WORK TO DO
Search the data for the string "caption" and extract every line where it appears.

··· SOURCE EXCERPT ···

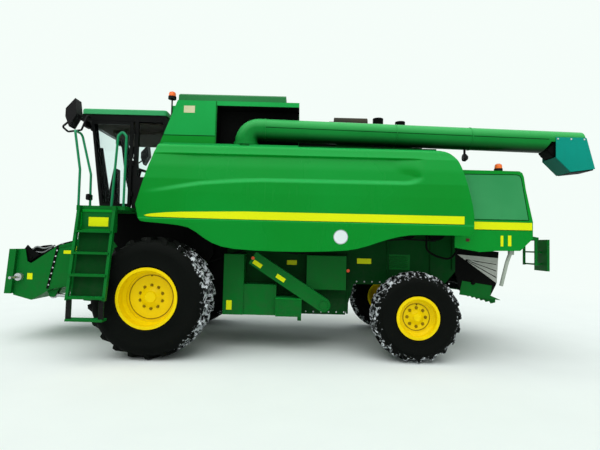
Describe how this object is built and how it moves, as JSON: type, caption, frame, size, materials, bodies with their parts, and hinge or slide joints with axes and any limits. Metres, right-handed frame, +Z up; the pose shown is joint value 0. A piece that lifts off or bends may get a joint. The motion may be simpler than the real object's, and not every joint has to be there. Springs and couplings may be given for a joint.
{
  "type": "combine harvester",
  "caption": "Self-propelled grain harvester with cab, grain tank, swinging unloading auger, lifting feeder house, steered rear wheels and hinged side shields.",
  "frame": {"origin": "on the ground, below the middle of the whole machine", "axes": "+X forwards, +Y to the machine's left, +Z up"},
  "size_m": [9.215, 3.8218, 4.02],
  "materials": {
    "green_paint": "gloss",
    "yellow_paint": "gloss",
    "dark_frame": "satin",
    "zinc_sheet": "satin",
    "dark_iron": "matte",
    "bright_steel": "polished",
    "tyre": "matte",
    "teal_rubber": "satin",
    "window_glass": "clear",
    "seat_cloth": "matte",
    "dark_plastic": "matte",
    "amber_lens": "clear"
  },
  "bodies": {
    "chassis": {"threshing_body": "green_paint", "front_axle": "green_paint", "rear_axle": "green_paint", "cab_frame": "dark_frame", "cab_roof": "green_paint", "cab_glass": "window_glass", "operator_seat": "seat_cloth", "cab_controls": "dark_plastic", "platform": "green_paint", "handrails": "green_paint", "mirrors": "dark_plastic", "grain_tank": "green_paint", "tank_augers": "zinc_sheet", "auger_turret": "green_paint", "engine_deck": "green_paint", "engine_block": "dark_iron", "exhaust": "dark_iron", "rear_hood": "green_paint", "chopper_housing": "dark_frame", "chopper_sides": "zinc_sheet", "tailboard": "zinc_sheet", "belt_drives": "dark_iron", "lower_guards": "green_paint", "drive_shield": "green_paint", "grain_elevator": "green_paint", "rear_ladder": "green_paint", "tow_hitch": "green_paint", "lamps": "amber_lens"},
    "feeder": {"feeder_house": "green_paint", "feeder_conveyor": "dark_iron", "header_drive": "bright_steel"},
    "front_wheel_left": {"front_rim_left": "yellow_paint", "front_tyre_left": "tyre"},
    "front_wheel_right": {"front_rim_right": "yellow_paint", "front_tyre_right": "tyre"},
    "rear_wheel_left": {"rear_rim_left": "yellow_paint", "rear_tyre_left": "tyre"},
    "rear_wheel_right": {"rear_rim_right": "yellow_paint", "rear_tyre_right": "tyre"},
    "knuckle_left": {"knuckle_left": "green_paint"},
    "knuckle_right": {"knuckle_right": "green_paint"},
    "tie_rod": {"tie_rod": "dark_frame"},
    "lift_barrel_left": {"lift_barrel_left": "green_paint"},
    "lift_barrel_right": {"lift_barrel_right": "green_paint"},
    "lift_rod_left": {"lift_rod_left": "bright_steel"},
    "lift_rod_right": {"lift_rod_right": "bright_steel"},
    "unloading_auger": {"unloading_auger": "green_paint", "spout_boot": "teal_rubber"},
    "shield_left": {"shield_left": "green_paint"},
    "shield_right": {"shield_right": "green_paint"},
    "cab_door": {"cab_door": "dark_frame", "door_glass": "window_glass"},
    "tank_cover_left": {"tank_cover_left": "green_paint"},
    "tank_cover_right": {"tank_cover_right": "green_paint"},
    "ladder": {"ladder": "green_paint"},
    "rotary_screen": {"rotary_screen": "zinc_sheet"},
    "chopper_rotor": {"chopper_rotor": "dark_iron"}
  },
  "joints": [
    {"name": "front_wheel_left_spin", "type": "hinge", "parent": "chassis", "child": "front_wheel_left", "pos_m": [1.96, 1.35, 0.87], "axis": [0, 1, 0], "continuous": true},
    {"name": "front_wheel_right_spin", "type": "hinge", "parent": "chassis", "child": "front_wheel_right", "pos_m": [1.96, -1.35, 0.87], "axis": [0, 1, 0], "continuous": true},
    {"name": "steer_left", "type": "hinge", "parent": "chassis", "child": "knuckle_left", "pos_m": [-1.89, 0.95, 0.66], "axis": [0, 0, 1], "range_deg": [-30, 30]},
    {"name": "steer_right", "type": "hinge", "parent": "chassis", "child": "knuckle_right", "pos_m": [-1.89, -0.95, 0.66], "axis": [0, 0, 1], "range_deg": [-30, 30]},
    {"name": "tie_rod_shift", "type": "slide", "parent": "chassis", "child": "tie_rod", "axis": [0, 1, 0], "range_m": [-0.116, 0.116]},
    {"name": "rear_wheel_left_spin", "type": "hinge", "parent": "knuckle_left", "child": "rear_wheel_left", "pos_m": [-1.89, 1.27, 0.66], "axis": [0, 1, 0], "continuous": true},
    {"name": "rear_wheel_right_spin", "type": "hinge", "parent": "knuckle_right", "child": "rear_wheel_right", "pos_m": [-1.89, -1.27, 0.66], "axis": [0, 1, 0], "continuous": true},
    {"name": "feeder_lift", "type": "hinge", "parent": "chassis", "child": "feeder", "pos_m": [2.6, 0, 1.72], "axis": [0, -1, 0], "range_deg": [-8, 24]},
    {"name": "lift_barrel_left_swing", "type": "hinge", "parent": "chassis", "child": "lift_barrel_left", "pos_m": [2.15, 0.56, 0.64], "axis": [0, -1, 0], "range_deg": [-5.5, 16.3]},
    {"name": "lift_rod_left_stroke", "type": "slide", "parent": "lift_barrel_left", "child": "lift_rod_left", "axis": [0.9982, 0, 0.0599], "range_m": [-0.14, 0.418]},
    {"name": "lift_barrel_right_swing", "type": "hinge", "parent": "chassis", "child": "lift_barrel_right", "pos_m": [2.15, -0.56, 0.64], "axis": [0, -1, 0], "range_deg": [-5.5, 16.3]},
    {"name": "lift_rod_right_stroke", "type": "slide", "parent": "lift_barrel_right", "child": "lift_rod_right", "axis": [0.9982, 0, 0.0599], "range_m": [-0.14, 0.418]},
    {"name": "auger_swing", "type": "hinge", "parent": "chassis", "child": "unloading_auger", "pos_m": [0.715, 1.112, 3.206], "axis": [0, 0, 1], "range_deg": [-95, 0]},
    {"name": "shield_left_hinge", "type": "hinge", "parent": "chassis", "child": "shield_left", "pos_m": [0, 1.305, 3.14], "axis": [1, 0, 0], "range_deg": [0, 60]},
    {"name": "shield_right_hinge", "type": "hinge", "parent": "chassis", "child": "shield_right", "pos_m": [0, -1.305, 3.14], "axis": [-1, 0, 0], "range_deg": [0, 60]},
    {"name": "cab_door_hinge", "type": "hinge", "parent": "chassis", "child": "cab_door", "pos_m": [2.557, 0.87, 2.9], "axis": [0, 0, 1], "range_deg": [0, 80]},
    {"name": "tank_cover_left_hinge", "type": "hinge", "parent": "chassis", "child": "tank_cover_left", "pos_m": [1, 1.186, 3.866], "axis": [-1, 0, 0], "range_deg": [0, 100]},
    {"name": "tank_cover_right_hinge", "type": "hinge", "parent": "chassis", "child": "tank_cover_right", "pos_m": [1, -1.186, 3.866], "axis": [1, 0, 0], "range_deg": [0, 100]},
    {"name": "ladder_swing", "type": "hinge", "parent": "chassis", "child": "ladder", "pos_m": [2.955, 1.683, 1.4], "axis": [0, 0, 1], "range_deg": [-90, 0]},
    {"name": "rotary_screen_spin", "type": "hinge", "parent": "chassis", "child": "rotary_screen", "pos_m": [-1.6, -1.17, 2.64], "axis": [0, 1, 0], "continuous": true},
    {"name": "chopper_spin", "type": "hinge", "parent": "chassis", "child": "chopper_rotor", "pos_m": [-2.99, 0, 1.13], "axis": [0, 1, 0], "continuous": true}
  ],
  "couplings": [
    {"joint": "steer_right", "follows": "steer_left", "ratio": 1},
    {"joint": "tie_rod_shift", "follows": "steer_left", "m_per_rad": -0.22},
    {"joint": "lift_barrel_left_swing", "follows": "feeder_lift", "ratio": 0.676},
    {"joint": "lift_rod_left_stroke", "follows": "feeder_lift", "m_per_rad": 0.996},
    {"joint": "lift_barrel_right_swing", "follows": "feeder_lift", "ratio": 0.676},
    {"joint": "lift_rod_right_stroke", "follows": "feeder_lift", "m_per_rad": 0.996}
  ]
}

···

FULL ANSWER
Describe how this object is built and how it moves, as JSON: type, caption, frame, size, materials, bodies with their parts, and hinge or slide joints with axes and any limits. Metres, right-handed frame, +Z up; the pose shown is joint value 0. A piece that lifts off or bends may get a joint. The motion may be simpler than the real object's, and not every joint has to be there. Springs and couplings may be given for a joint.
  "caption": "Self-propelled grain harvester with cab, grain tank, swinging unloading auger, lifting feeder house, steered rear wheels and hinged side shields.",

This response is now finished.